Suppose we have a planet whose atmosphere is perfectly transparent to short-wave radiation from the Sun. The surface of the planet is made of sand, which warms up quickly. It warms until it loses heat by radiation and convection as fast as it receives heat from the Sun. Meanwhile, we suppose that the lower atmosphere is opaque to long-wave radiation so all the heat from the Sun ends up in the lower atmosphere. The lower atmosphere gets hot. It rises. Like all atmospheres, this one gets thinner as we ascend. Eventually it is so thin that it becomes transparent to long-wave radiation. This layer of the atmosphere is the tropopause. The tropopause radiates heat into space according to Stefan's Law. Air in the tropopause cools until it becomes so dense that it sinks towards the surface. And so atmospheric convection begins. The heat arriving from the Sun passes into the lower atmosphere, is carried up to the tropopause by convection, and is radiated into space.
We have described such a planet and atmosphere before, in Planetary Greenhouse. Today's CC3 program simulates the transportation of heat through such an atmosphere. You can download the program here. Running in its Planetary Greenhouse configuration, CC3 supplies heat to cells in the bottom row at a constant rate. Each bottom cell heats up by Q_heating K per iteration, regardless of its temperature. Meanwhile, a cell in the top row at temperature T_balance cools by Q_heating K per iteration. At other temperatures, the cooling rate of the upper cells increases as the fourth power of the cell temperature.
In the simulation, Q_heating represents the heat arriving from the Sun. The top cells represent the tropopause, and the heat they lose is the heat radiated by the tropopause into space. The heat radiated into space by the top cells will be equal to the heat arriving from the Sun when the temperature of all the top cells is T_balance. We start the simulation with all cells at 250 K, Q_heating = 0.01 K, and T_balance = 250 K. The top cells start to cool immediately. The lower cells start to heat up.

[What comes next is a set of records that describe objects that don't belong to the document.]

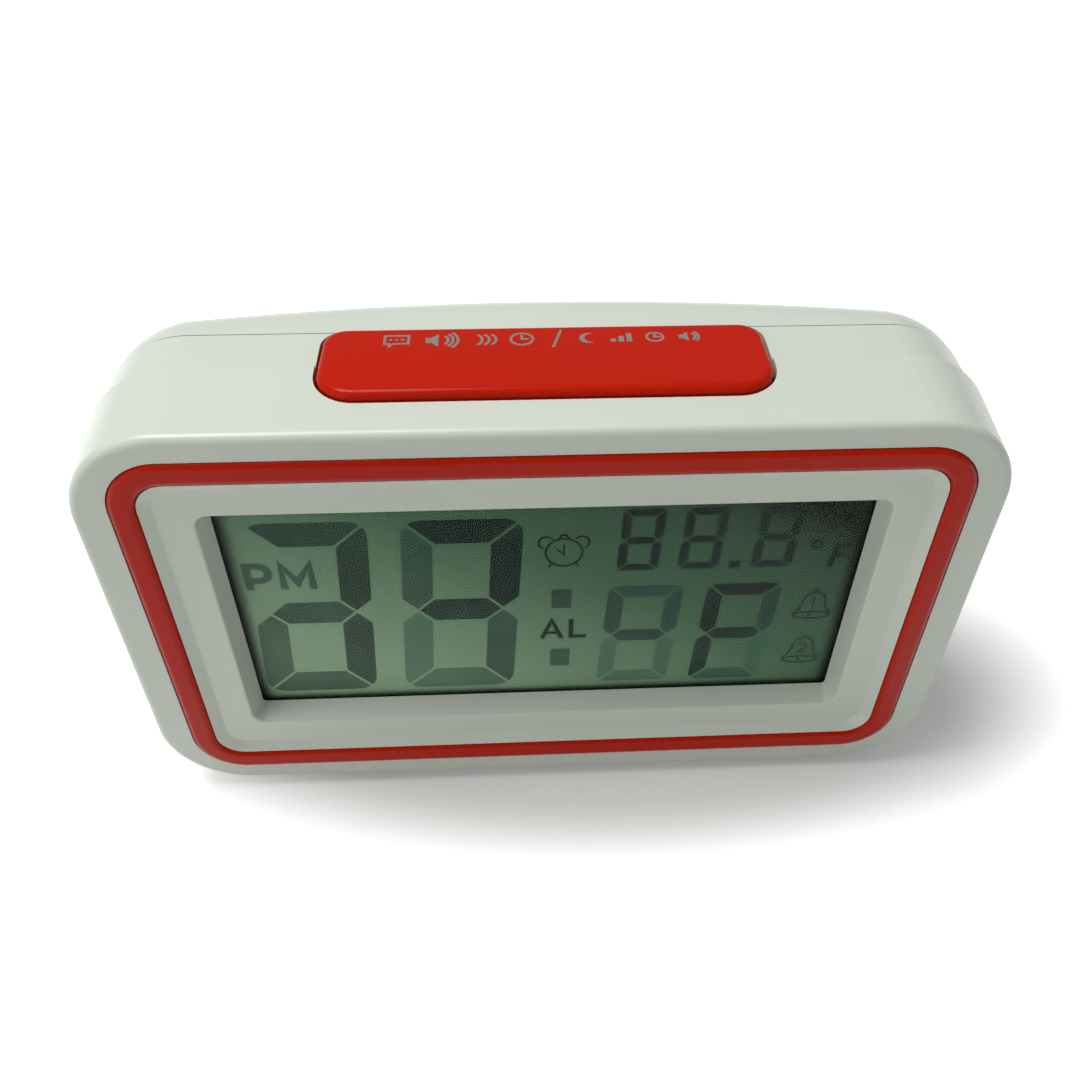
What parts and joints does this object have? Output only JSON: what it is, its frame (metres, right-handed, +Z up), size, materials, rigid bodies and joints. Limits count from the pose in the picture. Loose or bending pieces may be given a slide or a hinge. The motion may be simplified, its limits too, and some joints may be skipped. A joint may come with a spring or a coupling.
{
  "type": "talking alarm clock",
  "caption": "Table clock with a large liquid crystal display, a long speech button on top and a bowed back with keys, loudspeaker grille and battery door.",
  "frame": {"origin": "middle of the footprint, on the surface that the clock stands on", "axes": "+X to the viewer's right, +Y back from the display, +Z up"},
  "size_m": [0.1156, 0.037, 0.069],
  "materials": {
    "white_abs": "semi-gloss moulded ABS, white with a faint green tint",
    "red_abs": "glossy moulded ABS, signal red",
    "screw_steel": "zinc-plated steel",
    "foot_rubber": "matt black rubber",
    "clear_acrylic": "clear acrylic sheet",
    "lcd_film": "olive polarising film, satin",
    "lcd_glass": "thin display glass",
    "reflector_film": "matt silver film",
    "holder_white": "matt moulded ABS",
    "contact_rubber": "layered contact rubber",
    "circuit_board": "green solder mask on glass laminate",
    "black_resin": "black epoxy",
    "crystal_can": "bright tinned can",
    "capacitor_sleeve": "shrink sleeve",
    "resistor_ceramic": "fired ceramic",
    "spring_steel": "drawn spring wire",
    "switch_plastic": "black nylon",
    "stem_plastic": "natural nylon",
    "ribbon_jacket": "grey vinyl",
    "wire_jacket": "vinyl insulation",
    "cell_jacket": "printed steel can, plain",
    "contact_nickel": "nickel-plated spring steel",
    "speaker_steel": "pressed zinc-plated steel",
    "magnet_ferrite": "sintered ferrite",
    "speaker_film": "thin moulded film"
  },
  "bodies": {
    "clock": {"front_shell": "white_abs", "accent_ring": "red_abs", "middle_band": "white_abs", "rear_cover": "white_abs", "case_screws": "screw_steel", "rubber_feet": "foot_rubber", "display_window": "clear_acrylic", "lcd_front_film": "lcd_film", "lcd_front_glass": "lcd_glass", "lcd_rear_glass": "lcd_glass", "lcd_reflector": "reflector_film", "lcd_holder": "holder_white", "contact_strips": "contact_rubber", "main_board": "circuit_board", "main_board_screws": "screw_steel", "controller_blob": "black_resin", "speech_chip": "black_resin", "clock_crystal": "crystal_can", "capacitors": "capacitor_sleeve", "chip_resistors": "resistor_ceramic", "temperature_sensor": "black_resin", "button_springs": "spring_steel", "button_switch": "switch_plastic", "key_shelf": "circuit_board", "key_shelf_screws": "screw_steel", "key_shelf_wires": "wire_jacket", "key_board": "circuit_board", "key_board_screws": "screw_steel", "key_switches": "switch_plastic", "key_ribbon": "ribbon_jacket", "lower_cell": "cell_jacket", "upper_cell": "cell_jacket", "battery_contacts": "contact_nickel", "battery_springs": "contact_nickel", "battery_wires": "wire_jacket", "speaker_frame": "speaker_steel", "speaker_magnet": "magnet_ferrite", "speaker_cone": "speaker_film", "speaker_screws": "screw_steel", "speaker_wires": "wire_jacket"},
    "button": {"talk_button": "red_abs", "button_switch_stem": "stem_plastic"},
    "door": {"battery_door": "white_abs"},
    "alarm_key": {"alarm_key": "white_abs", "alarm_key_stem": "stem_plastic"},
    "mode_key": {"mode_key": "white_abs", "mode_key_stem": "stem_plastic"},
    "hour_key": {"hour_key": "white_abs", "hour_key_stem": "stem_plastic"},
    "minute_key": {"minute_key": "white_abs", "minute_key_stem": "stem_plastic"}
  },
  "joints": [
    {"name": "button_press", "type": "slide", "parent": "clock", "child": "button", "axis": [0, 0, -1], "range_m": [0, 0.0012], "stiffness_N_per_m": 600, "springref_m": -0.001, "deforming": ["button_springs"]},
    {"name": "door_swing", "type": "hinge", "parent": "clock", "child": "door", "pos_m": [-0.01703, 0.01748, 0.01497], "axis": [-1, 0, 0], "range_deg": [0, 80]},
    {"name": "alarm_key_press", "type": "slide", "parent": "clock", "child": "alarm_key", "axis": [0, -1, 0], "range_m": [0, 0.0008], "stiffness_N_per_m": 800, "springref_m": -0.0005},
    {"name": "mode_key_press", "type": "slide", "parent": "clock", "child": "mode_key", "axis": [0, -1, 0], "range_m": [0, 0.0008], "stiffness_N_per_m": 800, "springref_m": -0.0005},
    {"name": "hour_key_press", "type": "slide", "parent": "clock", "child": "hour_key", "axis": [0, -1, 0], "range_m": [0, 0.0008], "stiffness_N_per_m": 800, "springref_m": -0.0005},
    {"name": "minute_key_press", "type": "slide", "parent": "clock", "child": "minute_key", "axis": [0, -1, 0], "range_m": [0, 0.0008], "stiffness_N_per_m": 800, "springref_m": -0.0005}
  ]
}
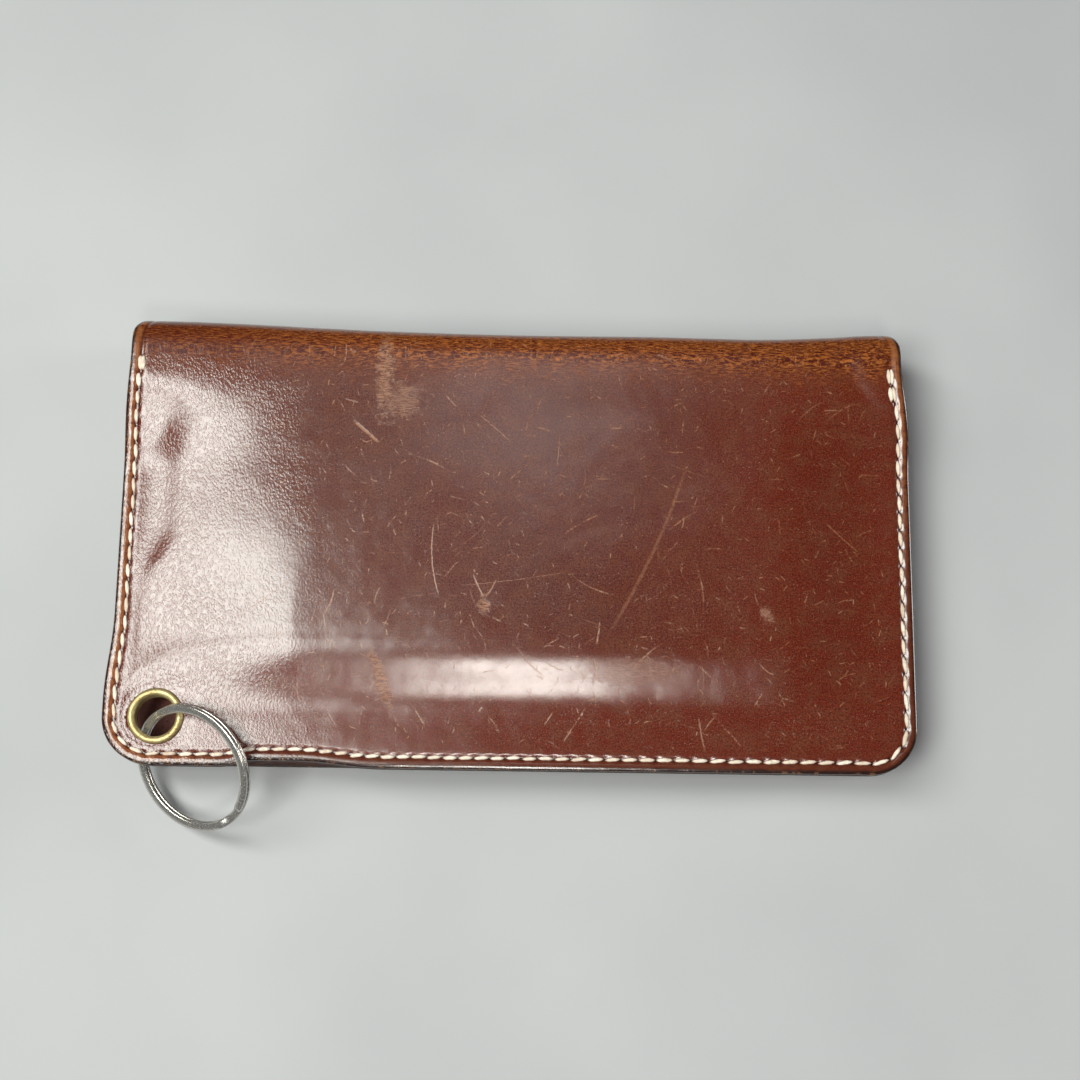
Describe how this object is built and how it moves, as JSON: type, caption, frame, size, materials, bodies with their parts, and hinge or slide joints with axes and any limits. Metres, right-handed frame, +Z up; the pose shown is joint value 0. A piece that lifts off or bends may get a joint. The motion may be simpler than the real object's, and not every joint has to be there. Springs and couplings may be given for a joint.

In CC3, we corrected our implementation of heat mixing in accordance with the suggestions made by Michele. You will find our new implementation in the heat routine. We added a reporting text window, as you can see in the screen shot above. You open the window with the Reporting button. The program calls report every reporting_interval iterations, or whenever you press the Report button. We instructed report to print the average temperature of the cell rows. We added a check procedure that checks for convergence of the simulation, as requested by Peter. In the comments below I'll provide some convergence code that you can paste into the check routine. In order to accommodate the planetary greenhouse temperature variations, we doubled the breadth of the color-coded temperature range. Red is now 320 K and blue is 220 K. The Configure button allows you to change the simulation parameters while the simulation is running. Be careful not to enter invalid numbers or else the program will abort with an error.
We're running the program now. It takes several hundred thousand iterations to reach equilibrium. In our next post, will present the vertical temperature profile under various conditions. We are curious to see how the temperature of the surface is affected by the amount of heat the atmosphere must transport, and by the amount of mixing we allow between cells.